Evidence was introduced on the trial tending to show that subsequently, when Eustis was informed of Neal’s act, he did not repudiate it or deny his liability, but, on the contrary, waived protest of the note, but the evidence as to the circumstances under which he did this was very conflicting. Upon the trial the plaintiff seems to have claimed the liability of Eustis on two grounds; First, that although .the money was to be used by Seelye & Harris in their logging operations, yet it was in fact advanced by W. E. Neal & Co., in accordance with the terms of the agency contract between that firm and himself, and hence that the execution of the note by Neal was within the scope of the partnership business; second, that even if Neal signed the firm name merely as surety for Seelye & Harris, Eustis had subsequently ratified the act. But although the two positions were entirely distinct and independent of each other, they seem to have been somewhat confounded and commingled on the trial.

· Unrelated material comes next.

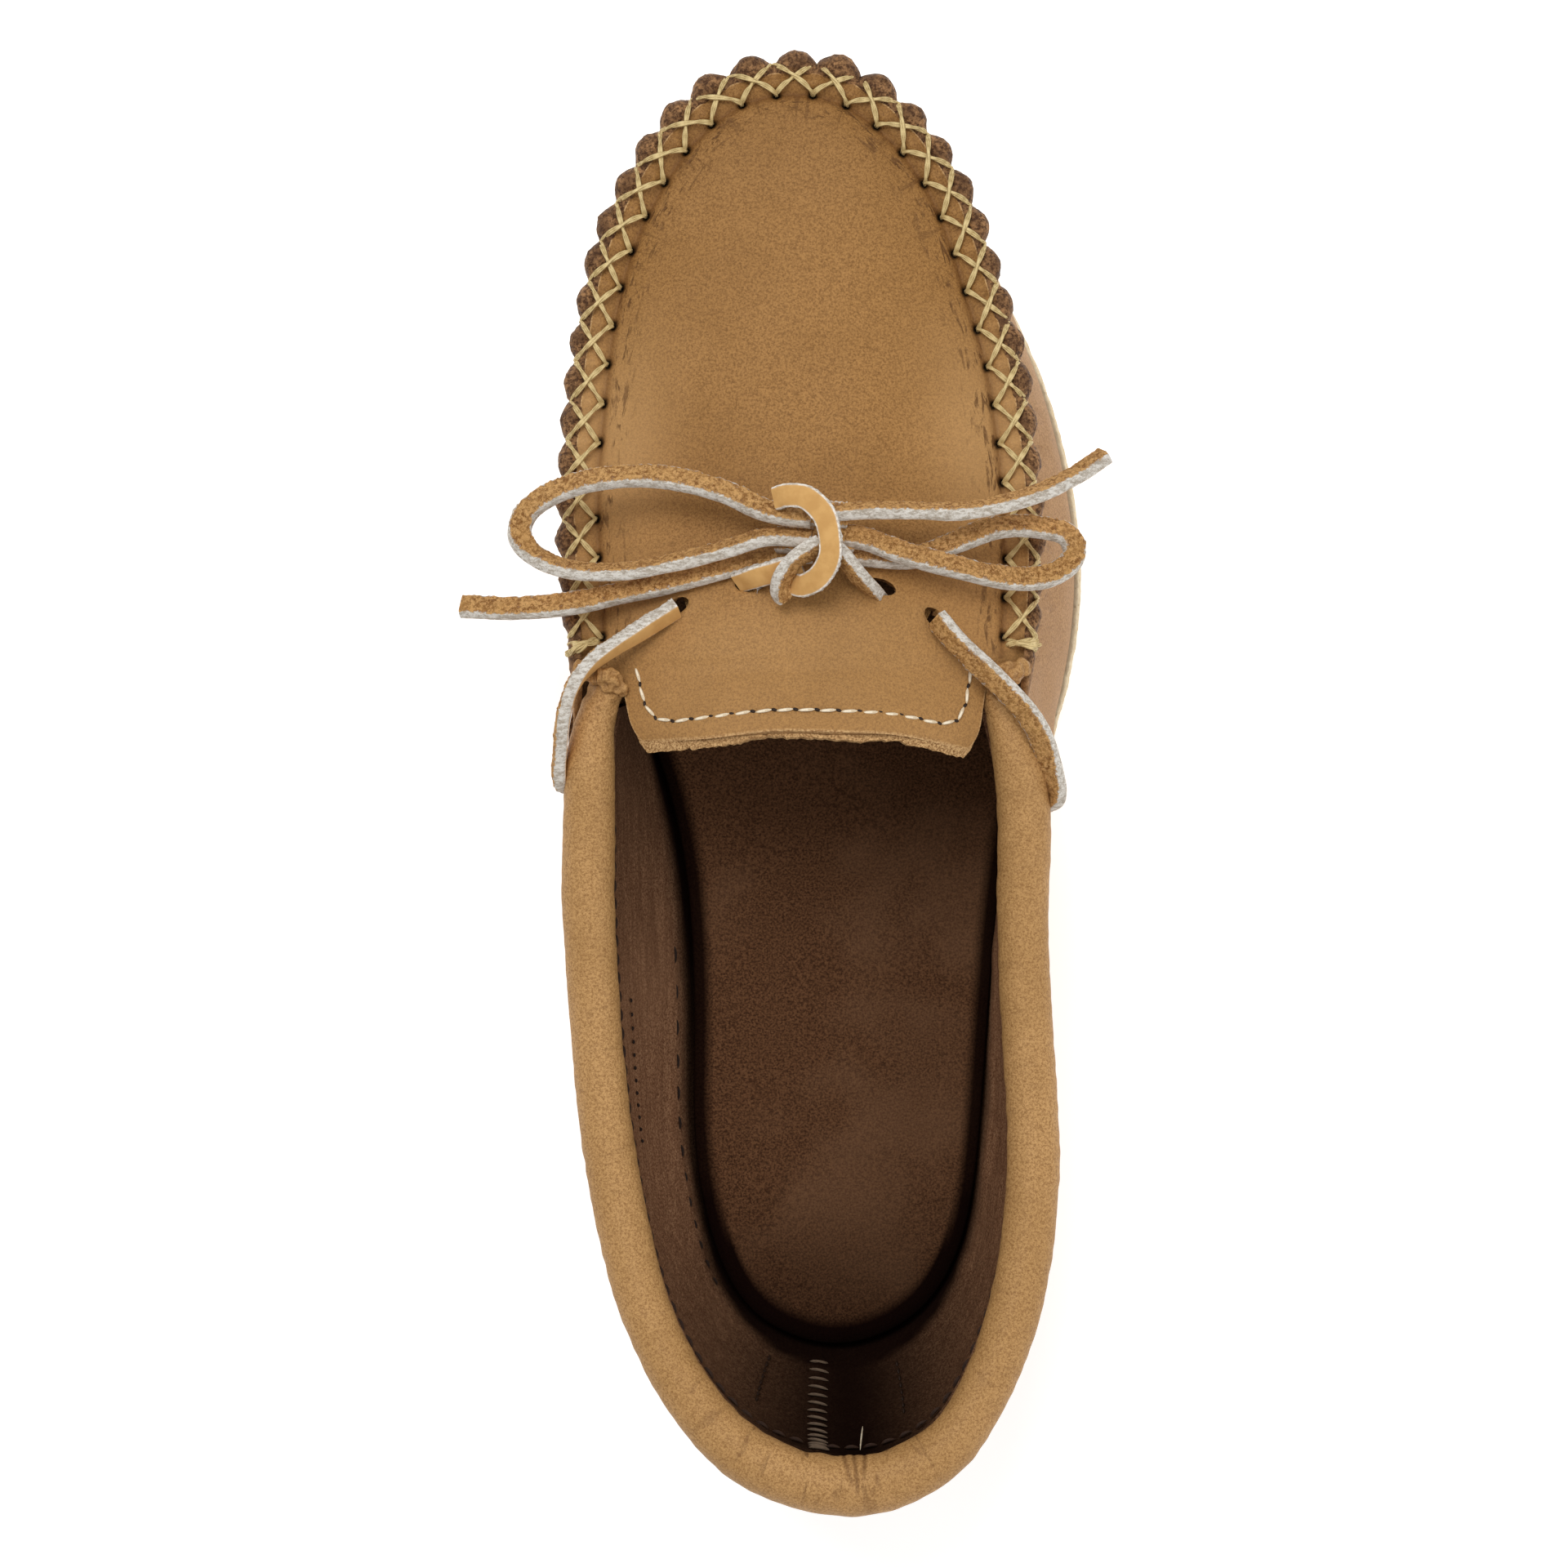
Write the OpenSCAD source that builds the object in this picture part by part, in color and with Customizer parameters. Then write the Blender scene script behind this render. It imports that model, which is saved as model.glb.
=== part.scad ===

The court charged the jury as follows: “If you find that the in-dorsement was made by Neal for the purpose of procuring some benefit to his firm, as, for instance, the benefit of the five per cent, commission to be realized by them out of the profits of the cutting, hauling, and sale of the logs; if the contract for the cutting and hauling would not, or he believed it would not, have been made without the additional security for it to be given to Van Dyke, by its being signed by W. E. Neal & Co., or, for instance, if the firm of W. *561E. Neal & Co. were induced to sign it on account of the benefit of getting money for Seelye & Harris, and having it applied to the payment of some debt then owing from Seelye & Harris to W. E. Neal & Co.; or if,” etc., — “then you will find for the plaintiff.” This was. clearly wrong. It is elementary in the law of partnership that the mere partnership relation does not authorize a partner to use the partnership name for the accommodation of or as surety for another. This is entirely outside the scope of the partnership business, and not within the implied agency of a partner in behalf of the firm. The authority of the partner to execute bills and notes in the name of the firm, even where their business is one in which the issuance of such paper is necessary or usual, extends only to partnership transactions. The fact that the firm may obtain some indirect or incidental benefit from the transaction “will not suspend a restriction so essential.” Bates, Partn. § 349; D. M. Osborne & Co. v. Thompson, 35 Minn. 229, (28 N. W. Rep. 260;) Brettel v. Williams, 4 Exch. 623.
The error in this charge was not cured by subsequently instructing-the jury that “the transaction in which Neal & Co. was receiving the-benefit must have been within the scope of the business of the firm,, and within the scope of the authority of Neal;” for the jury would necessarily understand from what preceded that Neal would have-authority to bind his firm as accommodation indorser or surety in order to secure the benefit of the commission on the sale of the; logs, or if he believed that if Seelye & Harris secured the money* from plaintiff they would use some of it in paying a debt to Neal &r. Co., or in buying supplies from them.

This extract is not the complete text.